St. Francis, which has offered to help the alleged victims get counseling, is hoping to reach a quick and fair conclusion to the legal actions in the Reardon matter, Feldman said.
Although a few past victims sued Reardon’s estate and won modest settlements after his death, the recently filed lawsuits [after the revelations of the child pornography stash] mark the first time St. Francis has been named in any legal action related to Reardon’s activity in the hospital.
So, if the claims are based on the actions of a doctor from the 1960s to 1993, aren’t they too old to be brought? After all, the "normal" statute of limitations on tort claims (that is. actions for negligence or some actions for personal injuries) is three years. Conn. Gen. Stat. Sec, 52-577.
However, one exception to this statute is that for claims based on the personal injury to a minor, including emotional distress, caused by sexual abuse, sexual exploitation or sexual assault, another much longer statute of limitations applies. In such cases, Conn. Gen. Stat. 52-577d, states that claims may be brought up until that person reaches age 48 — potentially extending the statute of limitations for up to four decades. (Technically, its 30 years from the time a person reaches the age of "majority" — which is age 18.)
Notably, this statute of limitations was increased in 2002 to age 48 (up from age 35 that had been in the statute), through the passage of Public Act 02-138. The act appears to take care of the retroactivity question as well, by noting that new statute is "Effective from passage and applicable to any cause of action arising from an incident committed prior to, on or after said date". Thus, claims that may have been untimely in 1995 or 2000, may now be timely.
Do the claims against St. Francis Hospital meet these criteria? That’s up to a judge or jury, ultimately. The legal claims and facts of each case are different enough that it’s impractical and irresponsible to paint such cases with the same brush. And considering the lawsuits have only been filed this month, it’s still much to early to tell what is going to happen to these claims. To its credit, St. Francis Hospital has been out front on these issues; its website, for example, contains a detailed statement from its President and CEO and notes that the hospital is already taking steps in response.

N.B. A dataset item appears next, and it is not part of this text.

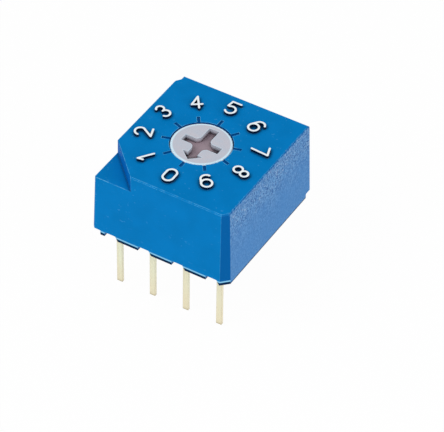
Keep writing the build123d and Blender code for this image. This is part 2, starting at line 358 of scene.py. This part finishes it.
def left_corner_light_and_shade(n, color, normal, spot):
    """The notch's wall is darker, as painted shade, and the corner under it paler, as painted light, than
    the front.
    """
    towards = n.times(n.ramp(normal["X"], *LEFT_CHAMFER), n.ramp(normal["Y"], *LEFT_CHAMFER))
    above_notch = n.ramp(spot["Z"], NOTCH_Z, NOTCH_Z + 0.05 * MM)
    return n.mix(n.times(towards, 0.85), color, n.mix(above_notch, SHEEN_BLUE_SMOOTH, BLUE_NOTCH_SHADE))


def feet_shade_and_rim_highlight(n, color, normal, spot, side):
    """A painted highlight line at the rim over feet darkened as painted shade; on the two grained sides
    only the lowest edge is darkened as painted shade.
    """
    upright = n.ramp(n.size(normal["Z"]), *UPRIGHT_FACE)
    line_z = RIM_Z - RIM_LINE
    band = n.ramp(spot["Z"], line_z, line_z - 1.5 * RIM_LINE)
    sole = n.ramp(spot["Z"], 1.6 * RIM_LINE, 0.6 * RIM_LINE)
    foot_shade = n.plus(n.times(band, n.outside(side)), n.times(sole, side))
    color = n.mix(n.times(foot_shade, upright), color, BLUE_FOOT_SHADE)
    offset = n.size(n.maths("SUBTRACT", spot["Z"], line_z))
    line = n.times(n.ramp(offset, RIM_LINE, 0.3 * RIM_LINE), n.outside(side))
    return n.mix(n.times(line, n.times(upright, 0.9)), color, BLUE_RIM_HIGHLIGHT)


def tick_shade_mask(n, spot):
    """The engraved ticks and the lip of the bore, out to the ticks' ends, which are darkened as painted
    shade.
    """
    below_dial = n.ramp(spot["Z"], TOP_Z - 0.01 * MM, TOP_Z - 0.03 * MM)
    return n.times(below_dial, n.ramp(n.from_axis(spot), TICK_END + 0.05 * MM, TICK_END))


def crevice_shade_blue(n, normal, spot):
    """Painted shade in tight corners, darkest on the dial, around the numerals."""
    dial = n.ramp(spot["Z"], TOP_Z - 0.03 * MM, TOP_Z - 0.01 * MM)
    return n.mix(n.times(dial, n.ramp(normal["Z"], *LEVEL_FACE)), BLUE_CREVICE_SHADE, BLUE_HALO_SHADE)


def numeral_wall_shade(n, color, normal, spot):
    """The raised numerals' bare sides, darkened as painted shade under their white tops."""
    above_dial = n.ramp(spot["Z"], TOP_Z + 0.01 * MM, TOP_Z + 0.03 * MM)
    return n.mix(n.times(above_dial, n.ramp(normal["Z"], *STEEP_FACE)), color, BLUE_NUMERAL_WALL_SHADE)


# Ink, rotor, pins and the pieces inside


def ink_material():
    """White marking ink, thin and bluish along its outline."""
    n = Nodes("white_ink")
    wear = n.ramp(n.noise(INK_WEAR, 3.0), 0.25, 0.6)
    color = n.mix(wear, WHITE_INK_WORN, WHITE_INK)
    color = n.mix(n.times(n.edge(INK_EDGE), 0.6), color, WHITE_INK_THIN)
    return n.finish(n.shade(color, 0.45, n.bump(n.noise(INK_SKIN), 0.1)))


def rotor_material():
    """Light grey plastic with a painted highlight on its rim, and painted brown shade down in the cross.
    """
    n = Nodes("rotor_grey")
    spot = n.split(n.place)
    face = n.mix(n.ramp(n.noise(ROTOR_MOTTLE, 3.0), *SOFT), GREY, GREY_WARM)
    rim_highlight = n.ramp(n.from_axis(spot), ROTOR_RADIUS - 0.22 * MM, ROTOR_RADIUS - 0.12 * MM)
    rim_highlight = n.maths("MAXIMUM", rim_highlight, n.times(n.edge(ROTOR_EDGE), 0.9))
    face = n.mix(rim_highlight, face, GREY_RIM_HIGHLIGHT)
    deep_shade = n.ramp(spot["Z"], ROTOR_Z - 0.12 * MM, ROTOR_Z - 0.40 * MM)
    color = n.mix(deep_shade, face, slot_shade_and_light(n, spot))
    normal = n.bump(n.noise(ROTOR_SKIN, 3.0), 0.12)
    return n.finish(n.shade(color, 0.4, normal, Specular_IOR_Level=0.3))


def slot_shade_and_light(n, spot):
    """The cross's floor and walls: paler with painted light at the ends of two arms, dark with painted
    shadow beside the walls at the front.
    """
    right_arm = n.ramp(spot["X"], 0.55 * MM, 0.95 * MM)
    arrow = n.ramp(spot["Y"], -0.8 * MM, -1.2 * MM)
    lit = n.times(n.maths("MAXIMUM", right_arm, arrow), n.ramp(n.noise(SLOT_SKIN, 3.0), 0.3, 0.6))
    shadow = n.crevice(SLOT_REACH, SLOT_SHADOW, SLOT_OPEN_TO_CLOSED)
    return n.mix(shadow, n.mix(lit, SLOT_BROWN_SHADE, SLOT_LIT), SLOT_DARK_SHADE)


def pin_material():
    """Pale gold plating, drawn along the pin, warmer towards the tip and the right, with a cut end, and
    painted shade on its edges and in crevices.
    """
    n = Nodes("pin_gold")
    spot = n.split(n.place)
    streak = n.ramp(n.noise(GOLD_STREAKS, 3.0, stretch=DRAWN_STRETCH), *SOFT)
    low = n.ramp(spot["Z"], PIN_TIP_Z + 2.5 * MM, PIN_TIP_Z)
    right = n.ramp(spot["X"], -1.0 * MM, 5.0 * MM)
    warm = n.times(n.plus(n.plus(streak, low), right), 0.45)
    color = n.mix(warm, GOLD_PALE, GOLD_WARM)
    # Painted shade along the pin's edges
    color = n.mix(n.edge(PIN_EDGE), color, GOLD_CUT_AND_SHADE)
    tip = n.ramp(spot["Z"], PIN_TIP_Z + 0.16 * MM, PIN_TIP_Z + 0.04 * MM)
    color = n.mix(n.times(tip, 0.6), color, GOLD_CUT_AND_SHADE)
    # Painted shade in crevices
    color = n.mix(n.crevice(PIN_CREVICE), color, GOLD_CUT_AND_SHADE)
    return n.finish(n.shade(color, 0.38, n.bump(streak, 0.1), Metallic=0.55))


def plain_material(name, color, darker, roughness, grain=PLAIN_GRAIN, metallic=0.0):
    """One colour with a faint mottle, for the pieces inside and the underside."""
    n = Nodes(name)
    mottle = n.ramp(n.noise(grain, 3.0), *SOFT)
    mottled = n.mix(mottle, color, darker)
    return n.finish(n.shade(mottled, roughness, n.bump(mottle, 0.2), Metallic=metallic))


def dress(node, material):
    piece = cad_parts[node]
    piece.data.materials.clear()
    piece.data.materials.append(material)


def numeral_ink():
    """A thin coat of ink on the tops of the raised numerals."""
    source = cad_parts["housing"]
    mesh = bmesh.new()
    mesh.from_mesh(source.data)
    mesh.transform(source.matrix_world)
    lid = housing_high[2] - 0.1 * RELIEF
    under = [f for f in mesh.faces if min(v.co.z for v in f.verts) < lid]
    bmesh.ops.delete(mesh, geom=under, context="FACES")
    bmesh.ops.remove_doubles(mesh, verts=mesh.verts, dist=0.001 * MM)
    data = bpy.data.meshes.new("numeral_ink")
    mesh.to_mesh(data)
    mesh.free()
    ink = bpy.data.objects.new("numeral_ink", data)
    bpy.context.collection.objects.link(ink)
    coat = ink.modifiers.new("coat", "SOLIDIFY")
    coat.thickness = INK_THICKNESS
    coat.offset = 1.0
    data.materials.append(ink_material())
    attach(ink, "stator")


# Studio


def area_light(name, place, size, power):
    light = bpy.data.lights.new(name, "AREA")
    light.energy = power
    light.size = size
    light.color = WHITE
    lamp = bpy.data.objects.new(name, light)
    lamp.location = Vector(place) * MM
    lamp.rotation_euler = (-lamp.location).to_track_quat("-Z", "Y").to_euler()
    bpy.context.collection.objects.link(lamp)


def studio():
    """Even white surroundings, and two soft lamps."""
    world = bpy.data.worlds.new("studio")
    bpy.context.scene.world = world
    world.use_nodes = True
    tree = world.node_tree
    tree.nodes.clear()
    path = tree.nodes.new("ShaderNodeLightPath")
    seen = tree.nodes.new("ShaderNodeMath")
    seen.operation = "MAXIMUM"
    tree.links.new(path.outputs["Is Camera Ray"], seen.inputs[0])
    tree.links.new(path.outputs["Is Glossy Ray"], seen.inputs[1])
    soft = tree.nodes.new("ShaderNodeBackground")
    soft.inputs["Strength"].default_value = WORLD_LEVEL
    white = tree.nodes.new("ShaderNodeBackground")
    white.inputs["Strength"].default_value = 1.0
    for background in (soft, white):
        background.inputs["Color"].default_value = (*WHITE, 1.0)
    mix = tree.nodes.new("ShaderNodeMixShader")
    out = tree.nodes.new("ShaderNodeOutputWorld")
    tree.links.new(seen.outputs[0], mix.inputs[0])
    tree.links.new(soft.outputs[0], mix.inputs[1])
    tree.links.new(white.outputs[0], mix.inputs[2])
    tree.links.new(mix.outputs[0], out.inputs["Surface"])
    area_light("key", KEY_PLACE, KEY_SIZE, KEY_POWER)
    area_light("right_fill", FILL_PLACE, FILL_SIZE, FILL_POWER)


def floor_sheet():
    """A white floor under the pin tips, which keeps a faint shadow and is clear from below."""
    bpy.ops.mesh.primitive_plane_add(size=FLOOR_SIZE, location=(0, 0, PIN_TIP_Z))
    floor = bpy.context.object
    floor.name = "floor"
    n = Nodes("floor_white")
    matte = n.shade(FLOOR_WHITE, 0.9, Specular_IOR_Level=0.0)
    glow = n.add("ShaderNodeEmission", {"Color": WHITE, "Strength": 1.0}).outputs[0]
    path = n.add("ShaderNodeLightPath").outputs
    seen = n.maths("MAXIMUM", path["Is Camera Ray"], path["Is Glossy Ray"])
    seen = n.maths("MAXIMUM", seen, path["Is Transmission Ray"])
    lit = n.blend(n.times(seen, FLOOR_GLOW), matte, glow)
    below = n.add("ShaderNodeNewGeometry").outputs["Backfacing"]
    clear = n.add("ShaderNodeBsdfTransparent").outputs[0]
    floor.data.materials.append(n.finish(n.blend(below, lit, clear)))


def camera():
    azimuth = radians(CAMERA_AZIMUTH)
    elevation = radians(CAMERA_ELEVATION)
    turn = Matrix.Rotation(azimuth, 3, "Z") @ Matrix.Rotation(-elevation, 3, "X")
    back = turn @ Vector((0, -1, 0))
    roll = Matrix.Rotation(radians(CAMERA_ROLL), 3, back)
    right = roll @ turn @ Vector((1, 0, 0))
    up = roll @ turn @ Vector((0, 0, 1))
    data = bpy.data.cameras.new("camera")
    data.lens = LENS
    data.sensor_width = SENSOR_WIDTH
    data.clip_start = NEAR_CLIP
    data.clip_end = FAR_CLIP
    holder = bpy.data.objects.new("camera", data)
    pose = Matrix((right, up, back)).transposed().to_4x4()
    pose.translation = (AIM + back * CAMERA_DISTANCE) * MM
    holder.matrix_world = pose
    bpy.context.collection.objects.link(holder)
    bpy.context.scene.camera = holder


dress("housing", housing_material())
dress("rotor", rotor_material())
gold = pin_material()
for name in ("terminal_1", "terminal_2", "terminal_4", "terminal_8", "terminal_common"):
    dress(name, gold)
dress("code_plate", plain_material("contact_gold", CONTACT_GOLD, CONTACT_GOLD_DEEP, 0.3, metallic=1.0))
dress("detent_spring", plain_material("spring_steel", SPRING_GREY, SPRING_GREY_DEEP, 0.3, metallic=1.0))
dress("shaft_seal", plain_material("seal_rubber", RUBBER, RUBBER_DEEP, 0.6))
dress("base", plain_material("base_black", BASE_BLUE, BASE_BLUE_DEEP, 0.5))
dress("potting", plain_material("potting_resin", RESIN, RESIN_DEEP, 0.25, grain=RESIN_CLOUDS))
numeral_ink()
floor_sheet()
studio()
camera()
bpy.context.scene.view_settings.view_transform = "Standard"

But for other employers in the state, these cases should be of concern. Publicity of lawsuits like these could lead to other lawsuits against other employers as well for actions of their former employees. Considering the turnover at many companies, many executives may not be aware that such claims might be lingering out there. A prudent executive or in-house counsel should start asking questions internally now to determine what, if any, exposure exists. Questions can be asked, such as:
Are we aware of any instances where one of our employees was accusing of abuse of a child?
If so, what claims have already been made and what is the potential remaining exposure to such claims?
What steps have we taken to preserve any records of such incidents so that we can defend ourselves if new claims surface in the years to come?
Is there any insurance that we have had or have that might cover such a claim?
Who, within the company, has the institutional knowledge to assist in any defense? If they’ve retired or move on, is there a way to contact these people?
Hospitals, schools, day-care centers are all potentially at higher risk for such claims given their employees’ significant contact with children. As such, the case is also another reminder that background checks on employees — to weed out potential problems before those people work for you — remain a good tool to use in the hiring process, which I’ve discussed before.
By analyzing past exposure and implementing good hiring practices now, employers can get a better grip on their potential exposure to such claims and be prepared if such claims do, unfortunately, arise.